My 35th birthday came and found me sick, in bed, looking into the mirror of my heart.

I think to myself, “What would you tell someone else who feels this way?” I can very easily answer that with a trite and supremely gooey answer about the depth of God’s love and the width and breadth of God’s grace. But somehow, when I’m looking at myself, those things never seem to apply.

A week after my birthday, when I was still so, so sick, I laid on the table in the acupuncturist’s office, beating myself up for having sought out treatment, because if I was a good enough Christian, I wouldn’t need to seek out treatment or ask for help, right?  If anyone else said that about themselves, I’d correct them that it’s not weak to ask for help — that we all need help sometimes and that God puts doctors and pastors and counselors and acupuncturists in our lives to help us and to work healing in us. But somehow, when I’m the one asking for the help, I’m the exception to that rule, at least in my own mind.

From this place of brokeness — that I’m still crawling out of — I opened this chapter of Andy Stanley’s “The Grace of God,” and I found hope.

“Regardless of what you’ve done, regardless of how far you’ve strayed, regardless of how long it’s been since you’ve addressed God directly, regardless of what you’ve been told, regardless of how you feel, grace awaits you.”

Thank God, because oh, how I need it!

This post is part of our weekly book discussion on Andy Stanley’s “The Grace of God.” You don’t have to read the book to stick around and discuss it! If you have written a response, you’ll want to run over to my co-facilitator, Jason Stasyszen’s place, to link it up at the widget – and of course to see what he has to say.

 

About Sarah Salter

Comments

  1. I know the double standard well. I hold myself to a certain level and everyone else gets grace. I don’t deserve grace, I think. Well, no one deserves grace. That’s the point. It’s taken a long time for me to get where I am, and I have a ways to go. I do know though, His grace is there constantly inviting me to His table. Thanks Sarah.

  2. Oh, Sarah – where do I start? To say that I identify with your story is a little mild. Let me put it this way: when I was 28 (I’m nearly 60, now), I walked into an A.A. meeting (not my very first one, but not too long after I’d started attending) and heard my story being told by a 15 year old girl. The shame was the same. The pain was the same. The guilty feelings were the same – the only thing different was gender, in a lot of ways. It took a *long* time to be OK in telling my story as clearly, as honestly, and as easily as that girl did.
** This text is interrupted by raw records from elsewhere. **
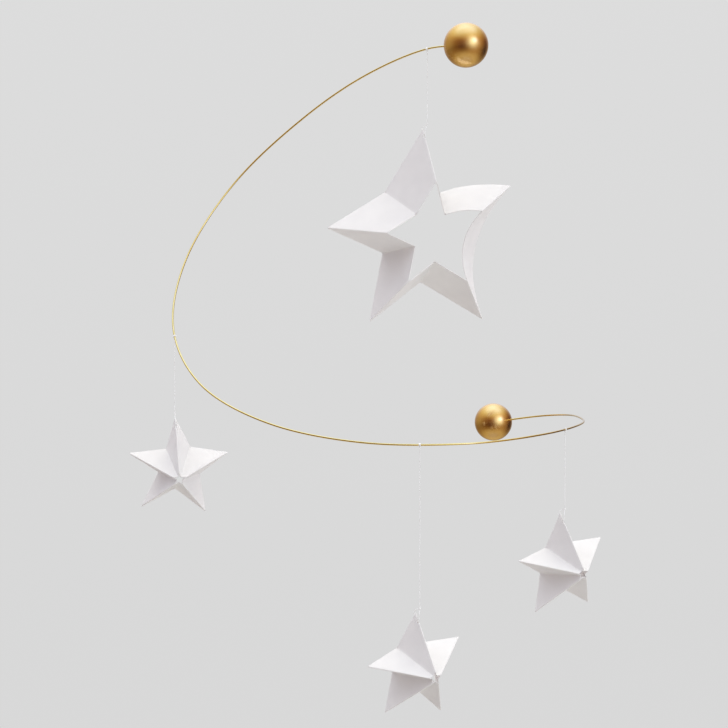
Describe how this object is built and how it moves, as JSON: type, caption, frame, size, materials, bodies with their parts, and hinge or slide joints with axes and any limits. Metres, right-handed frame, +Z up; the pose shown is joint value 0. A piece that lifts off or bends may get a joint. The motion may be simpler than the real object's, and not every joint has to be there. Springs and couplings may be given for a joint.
{
  "type": "hanging mobile",
  "caption": "Hanging mobile: a sweeping thin wire with a gold ball at each end carries a large open folded-card star and small folded stars on fine threads.",
  "frame": {"origin": "the middle of the wire at the point by which the whole mobile hangs, where the large star's thread is tied", "axes": "+Z up against gravity, -Y towards the viewer of the stars' open fronts, +X to the viewer's right"},
  "size_m": [0.3106, 0.2593, 0.4402],
  "materials": {
    "brass_wire": "bright drawn wire",
    "gold_ball": "satin gold, finely brushed, metallic all over",
    "white_card": "matt white card, creased at the folds",
    "white_thread": "fine twisted white thread"
  },
  "bodies": {
    "root": {"wire": "brass_wire", "top_ball": "gold_ball", "lower_ball": "gold_ball", "large_star": "white_card", "left_star": "white_card", "bottom_star": "white_card", "right_star": "white_card", "large_thread": "white_thread", "left_thread": "white_thread", "bottom_thread": "white_thread", "right_thread": "white_thread"}
  },
  "joints": []
}
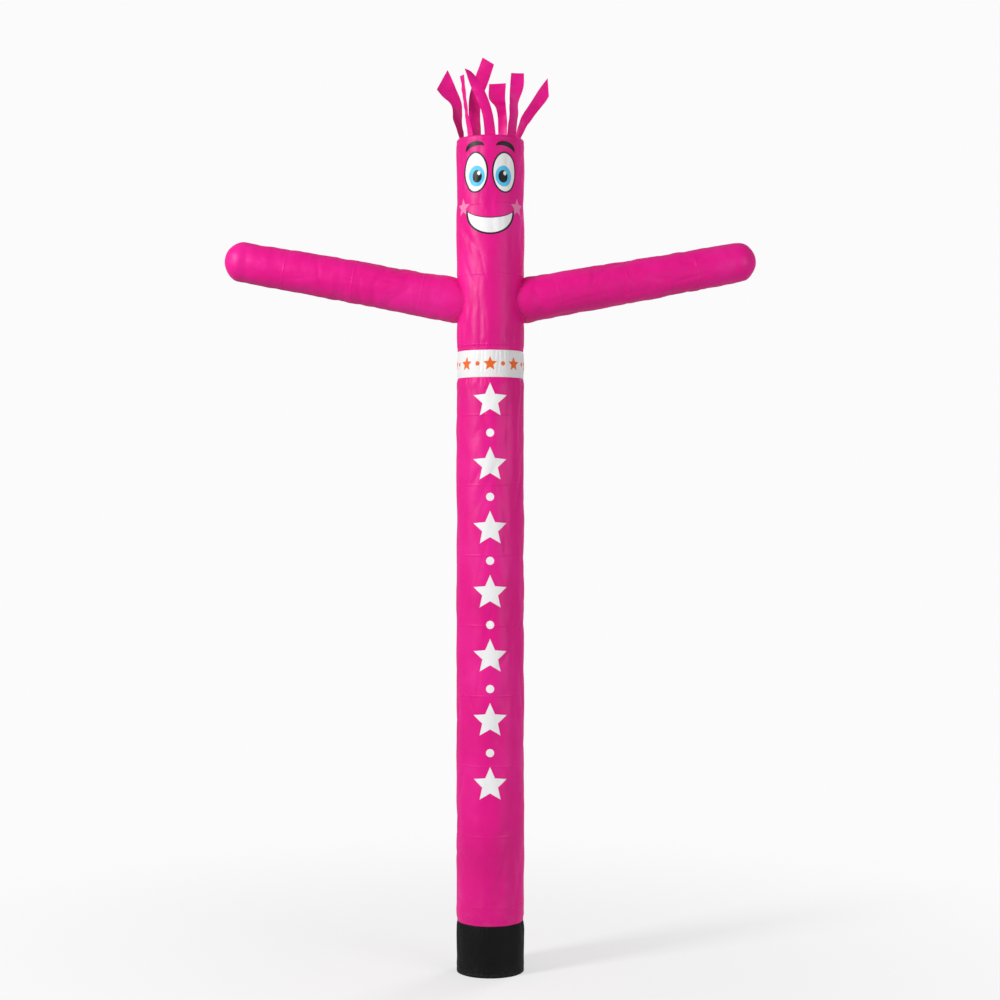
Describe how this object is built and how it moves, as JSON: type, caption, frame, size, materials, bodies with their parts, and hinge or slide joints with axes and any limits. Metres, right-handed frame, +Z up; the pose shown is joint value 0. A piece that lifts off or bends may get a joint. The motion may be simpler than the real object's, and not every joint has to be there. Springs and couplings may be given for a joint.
{
  "type": "inflatable air dancer",
  "caption": "Tall sewn nylon tube figure with open base mouth and open top, tapered hollow arms and upright hair strips.",
  "frame": {"origin": "centre of the open base mouth, on the ground", "axes": "+Z up along the tube, +X towards the figure's right-hand side of the picture, face towards -Y"},
  "size_m": [3.6018, 0.4572, 6.2248],
  "materials": {
    "pink_nylon": "bright pink coated nylon, soft sheen",
    "white_nylon": "white coated nylon, soft sheen",
    "black_nylon": "heavier black nylon, matt"
  },
  "bodies": {
    "root": {"base_sleeve": "black_nylon", "lower_body": "pink_nylon", "white_band": "white_nylon", "upper_body": "pink_nylon", "arm_left": "pink_nylon", "arm_right": "pink_nylon", "hair_fringe": "pink_nylon"}
  },
  "joints": []
}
    We met, and became friends. We are both still sober today, and still in contact with one another. Have we had our down times? Yes. Have we both allowed ourselves to be loved by others until we could love ourselves? In fits and starts and struggles – but we *both* know that sometimes, the only way we’ll see Christ is in the eyes of a stranger.

    *Know* you are loved.

  3. Sarah Salter says:

    Jason, on one hand, it’s good to know I’m not alone. On the other hand, I hate to see anyone else treat themselves the way I treat myself or feel about themselves the way I’ve often felt about myself. But your comment also reminds me, “He’s brought me to His banqueting table and His banner over me is Love.” Awesome! Thanks! 🙂

  4. Sarah Salter says:

    Rick, that’s such a touching story that I don’t know how to respond! Thank you for sharing that! And praise God for His power, His love, and His grace!

  5. Isn’t it amazing how we can forgive others and even sell that truth to others, and yet we struggle with forgiving ourselves… In truth, your struggles help all of us who have the same tendencies. Thanks for your honesty and strength, Sarah. God bless.
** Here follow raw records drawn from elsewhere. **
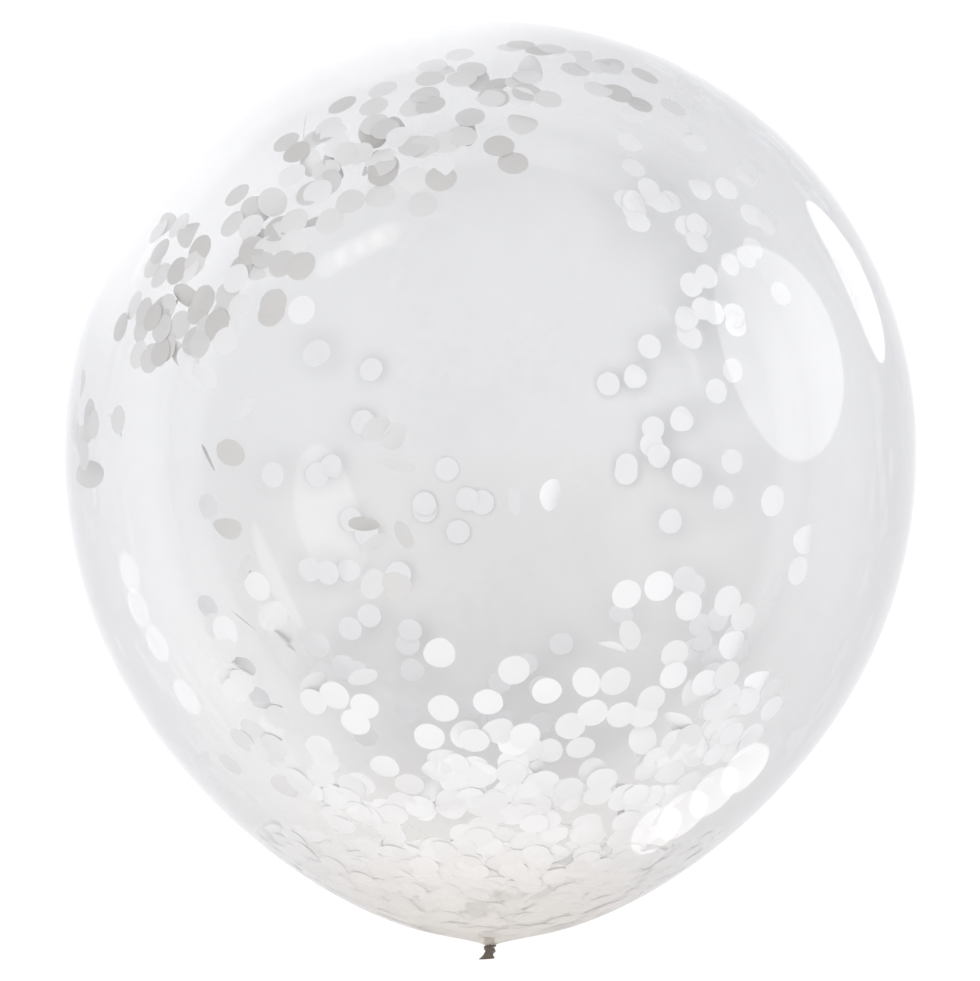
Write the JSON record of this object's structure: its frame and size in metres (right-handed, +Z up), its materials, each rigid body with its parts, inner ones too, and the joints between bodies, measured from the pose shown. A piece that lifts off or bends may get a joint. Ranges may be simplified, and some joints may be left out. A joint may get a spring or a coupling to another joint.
{
  "type": "confetti balloon",
  "caption": "Large clear latex balloon, blown up and knotted at its neck, with white tissue confetti inside, lying on its side.",
  "frame": {"origin": "on the floor, on the flat spot that the balloon rests on, straight below the middle of its widest ring", "axes": "the balloon's own axis is level and runs along Y, +Y towards the crown and -Y towards the knot; +Z is up, away from the floor; X runs across"},
  "size_m": [0.9, 0.9945, 0.8945],
  "materials": {
    "clear_latex": "clear, glossy dipped natural latex, stretched thin, a little cloudy towards the neck",
    "tissue_paper": "matt white tissue paper, punched into round discs, light showing through"
  },
  "bodies": {
    "root": {"balloon": "clear_latex"}
  },
  "joints": []
}
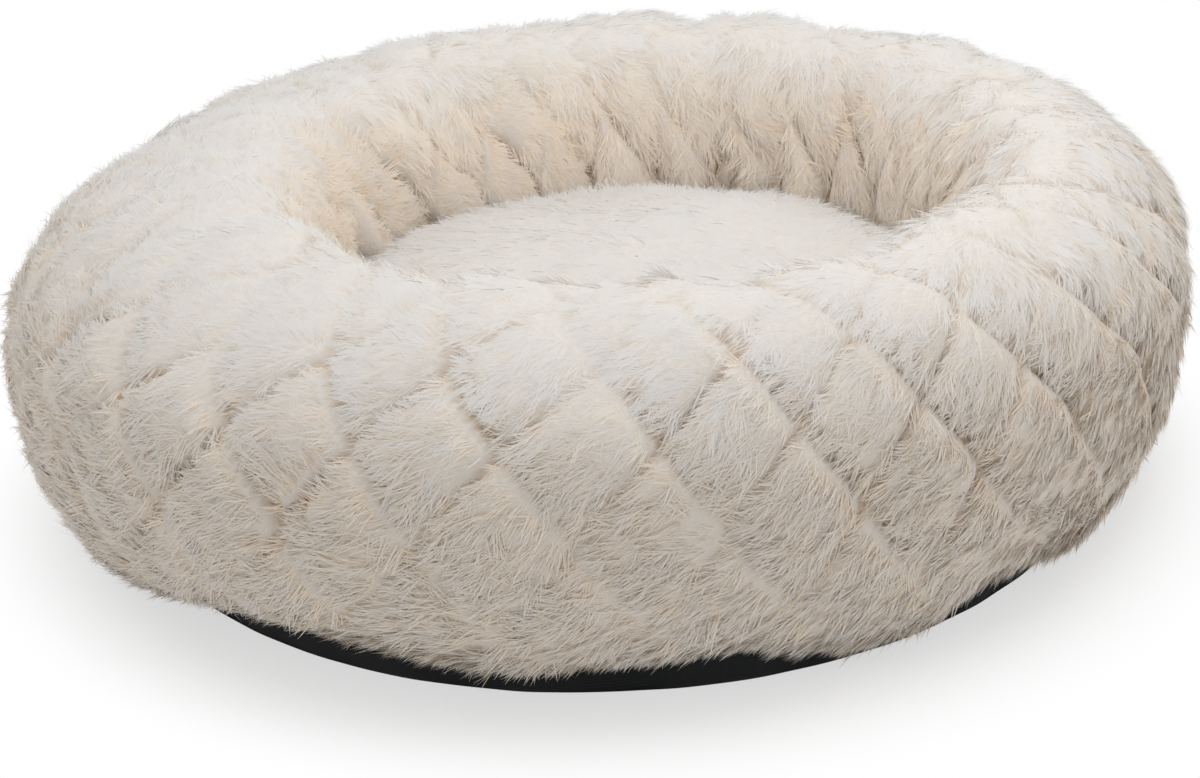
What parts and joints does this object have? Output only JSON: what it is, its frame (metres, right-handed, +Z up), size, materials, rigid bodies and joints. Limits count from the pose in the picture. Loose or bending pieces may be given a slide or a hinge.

  6. Sarah, your post touch me for I come from an abusive home and it took Christ love to tear through the walls in my heart that I built to protest my sanity. I had to forgive my mother for keeping us in that abusive home life. And to forgive my Dad I had to see my self as sin sick as he was, that was an eye opener. It took the same amount of blood to buy his salvation as it did mine. You being so honest will help many. We are never more like Christ then when we forgive other and ourselves. Blessings

  7. Sarah Salter says:

    Floyd, thank you for coming by! Your comment was such an encouragement! Truly, it was HARD to post this. But I did it because I believe that there’s always a chance that by posting, I’m giving someone else permission to come out of hiding, too.

    Thanks again!

  8. Sarah Salter says:

    Betty, thank you for your comment! Thank you for coming by and sharing! I’m constantly amazed at the love and grace of Christ I see extended around me. Thank you for coming by and extending the love and grace of Christ!